__Problem details__: Look through the lines below and extract each one that contains "rigid".

** Start Input records **

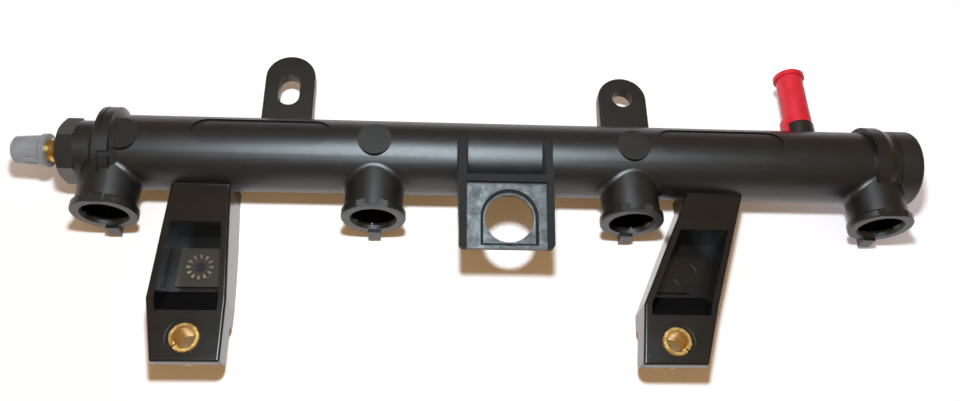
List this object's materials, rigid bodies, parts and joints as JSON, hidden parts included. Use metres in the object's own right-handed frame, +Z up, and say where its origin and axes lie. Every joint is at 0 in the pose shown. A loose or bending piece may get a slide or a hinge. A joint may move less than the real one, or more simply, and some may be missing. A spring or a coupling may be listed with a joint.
{
  "type": "fuel rail",
  "caption": "Moulded engine fuel rail with injector ports, bolt-on legs, ears, a clip bracket, a capped inlet and a test valve.",
  "frame": {"origin": "axis of the left leg's bolt hole, on the plane where the legs and ears seat", "axes": "+X along the rail from the valve end to the welded end, +Y from the feet to the ears, +Z up along the bolts; the injector ports point to -Y"},
  "size_m": [0.3119, 0.1172, 0.0328],
  "materials": {
    "black_moulding": "satin, glass-filled",
    "black_end_cap": "satin, glass-filled",
    "black_plug": "satin, glass-filled",
    "black_rubber": "matte",
    "brass": "machined",
    "spring_steel": "drawn",
    "grey_plastic": "matte",
    "red_plastic": "smooth soft plastic"
  },
  "bodies": {
    "rail": {"rail_body": "black_moulding", "end_cap": "black_end_cap", "valve_plug": "black_plug", "valve_plug_o_ring": "black_rubber", "valve_stem": "brass", "valve_core_barrel": "brass", "valve_core_seal_ring": "black_rubber", "valve_core_spring": "spring_steel", "valve_cap": "grey_plastic", "valve_cap_washer": "black_rubber", "left_leg_limiter": "brass", "right_leg_limiter": "brass", "inlet_dust_cap": "red_plastic"},
    "valve_pin": {"valve_core_pin": "brass", "valve_core_plunger_seal": "black_rubber"}
  },
  "joints": [
    {"name": "valve_pin_press", "type": "slide", "parent": "rail", "child": "valve_pin", "axis": [1, 0, 0], "range_m": [0, 0.001], "stiffness_N_per_m": 1000, "springref_m": -0.003, "deforming": ["valve_core_spring"]}
  ]
}
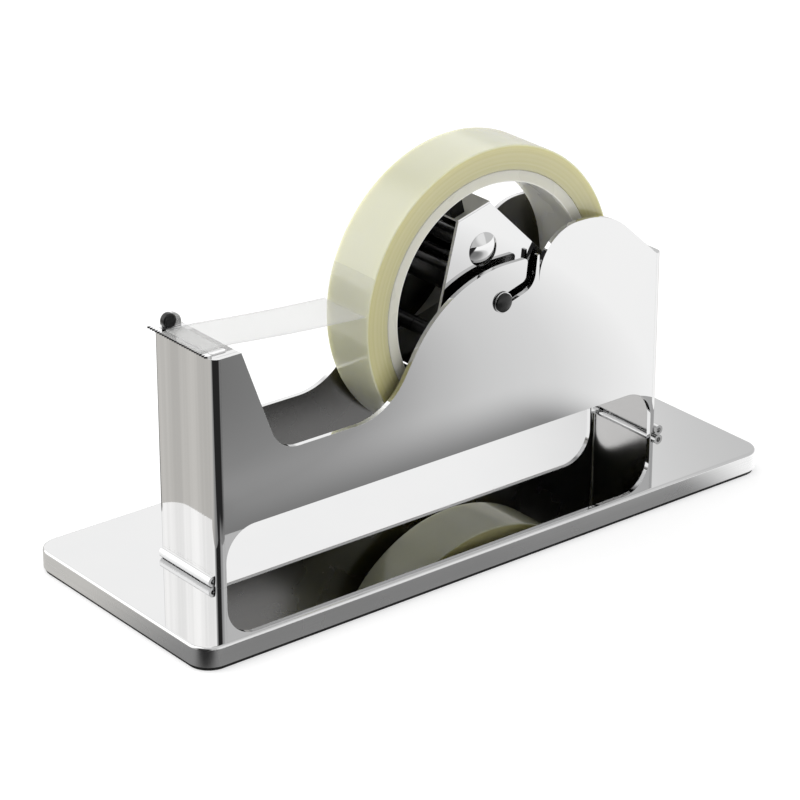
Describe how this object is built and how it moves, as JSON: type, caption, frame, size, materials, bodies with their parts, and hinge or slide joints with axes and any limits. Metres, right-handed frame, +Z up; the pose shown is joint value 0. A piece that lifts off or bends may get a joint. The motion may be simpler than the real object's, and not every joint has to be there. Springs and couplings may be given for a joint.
{
  "type": "tape dispenser",
  "caption": "Weighted desk tape dispenser in mirror chrome, with a clear roll on a three-cornered hub, an axle in J-shaped slots and a serrated cutter on the front post.",
  "frame": {"origin": "centre of the base, on the surface that the dispenser stands on", "axes": "+X from the cutter to the rear, +Y to the left side, +Z up"},
  "size_m": [0.21, 0.084, 0.1136],
  "materials": {
    "chrome": "mirror polished",
    "steel": "turned",
    "blade_steel": "ground",
    "rubber": "matt",
    "white_plastic": "satin",
    "black_plastic": "gloss",
    "core_plastic": "satin",
    "tape_film": "clear layers with a glossy face",
    "tape_strip_film": "clear and glossy"
  },
  "bodies": {
    "stand": {"base_plate": "chrome", "front_foot_bar": "chrome", "rear_foot_bar": "chrome", "right_side_plate": "chrome", "left_side_plate": "chrome", "front_wall": "chrome", "rear_wall": "chrome", "top_cap": "chrome", "guide_ear": "chrome", "guide_pin": "chrome", "base_screws": "steel", "blade_pins": "steel", "cutter_blade": "blade_steel", "base_pad": "rubber", "top_insert": "white_plastic", "edge_stop": "black_plastic"},
    "axle": {"axle_rod": "steel", "right_axle_washer": "chrome", "left_axle_washer": "chrome", "right_axle_collar": "chrome", "left_axle_collar": "chrome", "right_axle_tip": "black_plastic", "left_axle_tip": "black_plastic", "tape_strip": "tape_strip_film"},
    "reel": {"right_hub_plate": "chrome", "left_hub_plate": "chrome", "hub_sleeve": "black_plastic", "hub_pillar_1": "black_plastic", "hub_pillar_2": "black_plastic", "hub_pillar_3": "black_plastic", "hub_bridge_1": "chrome", "hub_bridge_2": "chrome", "hub_bridge_3": "chrome", "core_shoe_1": "black_plastic", "core_shoe_2": "black_plastic", "core_shoe_3": "black_plastic", "right_hub_screws": "chrome", "left_hub_screws": "chrome", "tape_core": "core_plastic", "tape_roll": "tape_film"}
  },
  "joints": [
    {"name": "axle_slide", "type": "slide", "parent": "stand", "child": "axle", "axis": [0.9566, 0, 0.2915], "range_m": [0, 0.008]},
    {"name": "roll_spin", "type": "hinge", "parent": "axle", "child": "reel", "pos_m": [0.0225, 0, 0.0678], "axis": [0, 1, 0], "continuous": true}
  ]
}
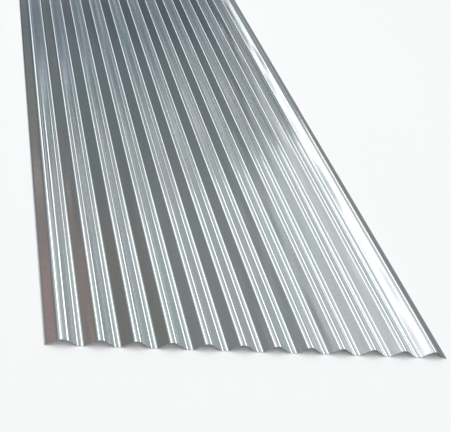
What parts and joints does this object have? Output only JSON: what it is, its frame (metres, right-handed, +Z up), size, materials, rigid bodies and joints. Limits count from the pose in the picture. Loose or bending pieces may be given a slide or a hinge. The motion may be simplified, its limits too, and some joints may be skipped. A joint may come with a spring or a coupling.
{
  "type": "corrugated metal sheet",
  "caption": "Zinc coated steel sheet rolled into even round corrugations along its length, with both side edges turned down.",
  "frame": {"origin": "middle of the sheet's plan, on the plane that the undersides of its valleys rest on", "axes": "+Y along the corrugations, +X across them, +Z up out of the crests"},
  "size_m": [0.906, 2.44, 0.0184],
  "materials": {
    "zinc_coated_steel": "bright hot dip zinc coating with a fine spangle, mirror-like, with fine rolling lines along the corrugations"
  },
  "bodies": {
    "root": {"corrugated_sheet": "zinc_coated_steel"}
  },
  "joints": []
}
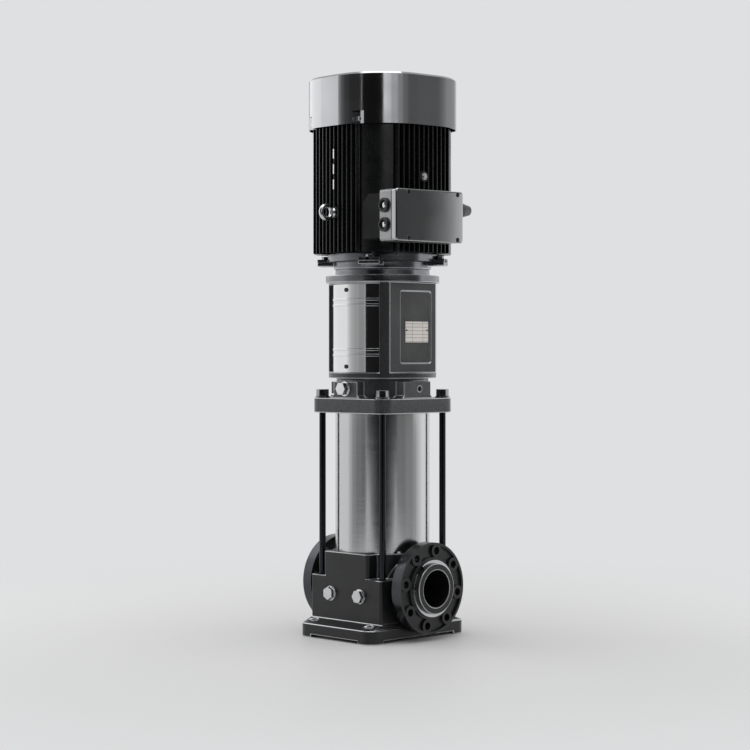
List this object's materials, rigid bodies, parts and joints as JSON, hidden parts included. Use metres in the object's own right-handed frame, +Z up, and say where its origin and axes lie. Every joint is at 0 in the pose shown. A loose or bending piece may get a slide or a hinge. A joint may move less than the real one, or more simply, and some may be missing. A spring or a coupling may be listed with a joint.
{
  "type": "vertical multistage booster pump",
  "caption": "Vertical multistage inline pump with swivelling port flanges, sleeve between tie rods, guarded coupling stool and a finned motor with fan cover and terminal box on top.",
  "frame": {"origin": "centre of the foot's underside, where the pump stands", "axes": "+Z up along the shaft, +X out of the discharge port, -Y out of the face with two plugs that the picture shows"},
  "size_m": [0.4128, 0.3696, 1.35],
  "materials": {
    "black_cast_iron": "black enamel over sand-cast iron, satin",
    "black_sheet": "black enamel on pressed steel, semi-gloss",
    "stainless_sleeve": "drawn stainless tube, satin with fine rings",
    "polished_guard": "bright rolled stainless sheet",
    "stainless_sheet": "pressed stainless sheet",
    "bright_steel": "bright zinc or stainless fasteners",
    "dark_steel": "black oxide screws",
    "ground_steel": "ground steel",
    "machined_iron": "turned cast iron",
    "core_sheet": "stacked electrical sheet",
    "plate_metal": "thin bare plate, satin",
    "bush_bronze": "turned bronze",
    "gasket_rubber": "matt rubber",
    "black_plastic": "moulded black plastic"
  },
  "bodies": {
    "pump_and_motor": {"bearing_outer_rings": "ground_steel", "bottom_bush": "bush_bronze", "cable_entry_plugs": "black_plastic", "cable_gland": "black_plastic", "drain_plugs": "bright_steel", "drive_end_shield": "black_cast_iron", "earth_screw": "bright_steel", "fan_cover": "black_sheet", "fan_cover_screws": "bright_steel", "fin_pads": "bright_steel", "flange_bolts": "bright_steel", "gauge_plug": "bright_steel", "guard_front": "polished_guard", "guard_rear": "polished_guard", "guard_screws": "bright_steel", "head_flange_plate": "black_cast_iron", "inlet_neck": "stainless_sheet", "lid_screws": "bright_steel", "lifting_eyebolt": "bright_steel", "motor_frame": "black_cast_iron", "motor_stool": "black_cast_iron", "outer_sleeve": "stainless_sleeve", "outlet_guide": "stainless_sheet", "pump_base": "black_cast_iron", "pump_head": "black_cast_iron", "rating_plate": "plate_metal", "rear_shield": "black_cast_iron", "retaining_rings": "bright_steel", "seal_housing": "stainless_sheet", "stage_chambers": "stainless_sheet", "stator_core": "core_sheet", "stool_screws": "dark_steel", "terminal_board": "black_plastic", "terminal_box": "black_cast_iron", "terminal_box_gasket": "gasket_rubber", "terminal_box_lid": "black_sheet", "tie_rod_nuts": "bright_steel", "tie_rod_washers": "bright_steel", "tie_rods": "bright_steel", "vent_plug": "bright_steel"},
    "rotor": {"pump_shaft": "ground_steel", "impellers": "stainless_sheet", "impeller_nuts": "bright_steel", "seal_rotor": "stainless_sheet", "coupling_halves": "machined_iron", "coupling_screws": "dark_steel", "motor_shaft": "ground_steel", "rotor_core": "core_sheet", "bearing_inner_rings": "ground_steel", "cooling_fan": "black_plastic"},
    "discharge_swivel": {"discharge_flange": "black_cast_iron"},
    "suction_swivel": {"suction_flange": "black_cast_iron"}
  },
  "joints": [
    {"name": "rotor_spin", "type": "hinge", "parent": "pump_and_motor", "child": "rotor", "pos_m": [0, 0, 0.785], "axis": [0, 0, 1], "continuous": true},
    {"name": "discharge_flange_turn", "type": "hinge", "parent": "pump_and_motor", "child": "discharge_swivel", "pos_m": [0, 0, 0.125], "axis": [1, 0, 0], "continuous": true},
    {"name": "suction_flange_turn", "type": "hinge", "parent": "pump_and_motor", "child": "suction_swivel", "pos_m": [0, 0, 0.125], "axis": [1, 0, 0], "continuous": true}
  ]
}
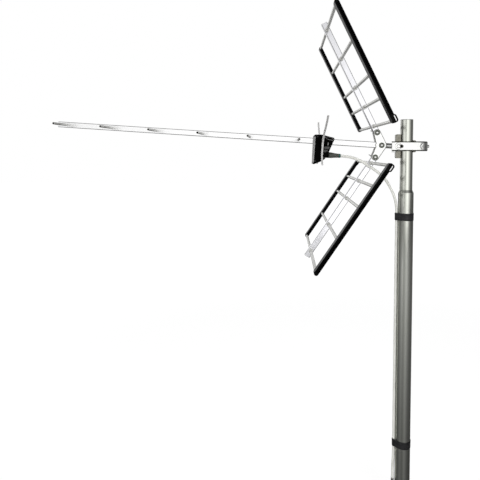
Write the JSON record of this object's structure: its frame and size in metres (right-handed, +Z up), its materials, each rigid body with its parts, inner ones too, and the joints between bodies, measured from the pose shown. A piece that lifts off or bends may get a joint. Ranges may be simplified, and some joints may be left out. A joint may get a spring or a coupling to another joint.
{
  "type": "uhf television antenna on a mast",
  "caption": "Outdoor UHF yagi antenna with a corner reflector of rods between ribbed rails, a dipole box, directors on a square boom, a mast clamp, a swaged mast and a taped coaxial cable.",
  "frame": {"origin": "centre of the mast's foot, on the axis of its open end", "axes": "+Z up along the mast, -X to the front of the boom, Y along every element rod"},
  "size_m": [1.0954, 0.534, 1.3867],
  "materials": {
    "mast_steel": "dull galvanised, streaked",
    "boom_aluminium": "satin extruded",
    "rod_aluminium": "drawn, satin",
    "clamp_steel": "bright zinc plated",
    "jaw_steel": "grey zinc plated",
    "fasteners": "zinc plated",
    "rail_plastic": "moulded, weathered black with a soft sheen",
    "box_plastic": "moulded black",
    "board": "lacquered circuit board",
    "connector_metal": "nickel plated",
    "boot_rubber": "moulded, dark grey-green",
    "ring_rubber": "dark green",
    "cable_jacket": "pale grey jacket, slightly glossy",
    "tape": "black insulating tape"
  },
  "bodies": {
    "root": {"mast_tube": "mast_steel", "boom_tube": "boom_aluminium", "director_1": "rod_aluminium", "director_2": "rod_aluminium", "director_3": "rod_aluminium", "director_4": "rod_aluminium", "director_5": "rod_aluminium", "director_6": "rod_aluminium", "upper_spine": "boom_aluminium", "lower_spine": "boom_aluminium", "upper_rod_1": "rod_aluminium", "upper_rod_2": "rod_aluminium", "upper_rod_3": "rod_aluminium", "upper_rod_4": "rod_aluminium", "upper_rod_5": "rod_aluminium", "lower_rod_1": "rod_aluminium", "lower_rod_2": "rod_aluminium", "lower_rod_3": "rod_aluminium", "lower_rod_4": "rod_aluminium", "lower_rod_5": "rod_aluminium", "upper_near_rail": "rail_plastic", "upper_far_rail": "rail_plastic", "lower_near_rail": "rail_plastic", "lower_far_rail": "rail_plastic", "upper_rod_clips": "rod_aluminium", "lower_rod_clips": "rod_aluminium", "near_hub_plate": "clamp_steel", "far_hub_plate": "clamp_steel", "hub_bolts": "fasteners", "hub_washers": "fasteners", "wing_nuts": "fasteners", "tail_block": "clamp_steel", "clamp_yoke": "clamp_steel", "front_jaw": "jaw_steel", "rear_jaw": "jaw_steel", "pressure_screw": "fasteners", "screw_nut": "fasteners", "cross_pin": "fasteners", "box_housing": "box_plastic", "box_cover": "box_plastic", "box_screws": "fasteners", "balun_board": "board", "coax_socket": "connector_metal", "near_dipole": "rod_aluminium", "far_dipole": "rod_aluminium", "near_holder": "box_plastic", "far_holder": "box_plastic", "dipole_screws": "fasteners", "cable_boot": "boot_rubber", "boot_ring": "ring_rubber", "coax_cable": "cable_jacket", "cable_plug": "connector_metal", "upper_tape": "tape", "lower_tape": "tape"}
  },
  "joints": []
}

** End Input records **

__The answer__:
List this object's materials, rigid bodies, parts and joints as JSON, hidden parts included. Use metres in the object's own right-handed frame, +Z up, and say where its origin and axes lie. Every joint is at 0 in the pose shown. A loose or bending piece may get a slide or a hinge. A joint may move less than the real one, or more simply, and some may be missing. A spring or a coupling may be listed with a joint.
What parts and joints does this object have? Output only JSON: what it is, its frame (metres, right-handed, +Z up), size, materials, rigid bodies and joints. Limits count from the pose in the picture. Loose or bending pieces may be given a slide or a hinge. The motion may be simplified, its limits too, and some joints may be skipped. A joint may come with a spring or a coupling.
List this object's materials, rigid bodies, parts and joints as JSON, hidden parts included. Use metres in the object's own right-handed frame, +Z up, and say where its origin and axes lie. Every joint is at 0 in the pose shown. A loose or bending piece may get a slide or a hinge. A joint may move less than the real one, or more simply, and some may be missing. A spring or a coupling may be listed with a joint.
Write the JSON record of this object's structure: its frame and size in metres (right-handed, +Z up), its materials, each rigid body with its parts, inner ones too, and the joints between bodies, measured from the pose shown. A piece that lifts off or bends may get a joint. Ranges may be simplified, and some joints may be left out. A joint may get a spring or a coupling to another joint.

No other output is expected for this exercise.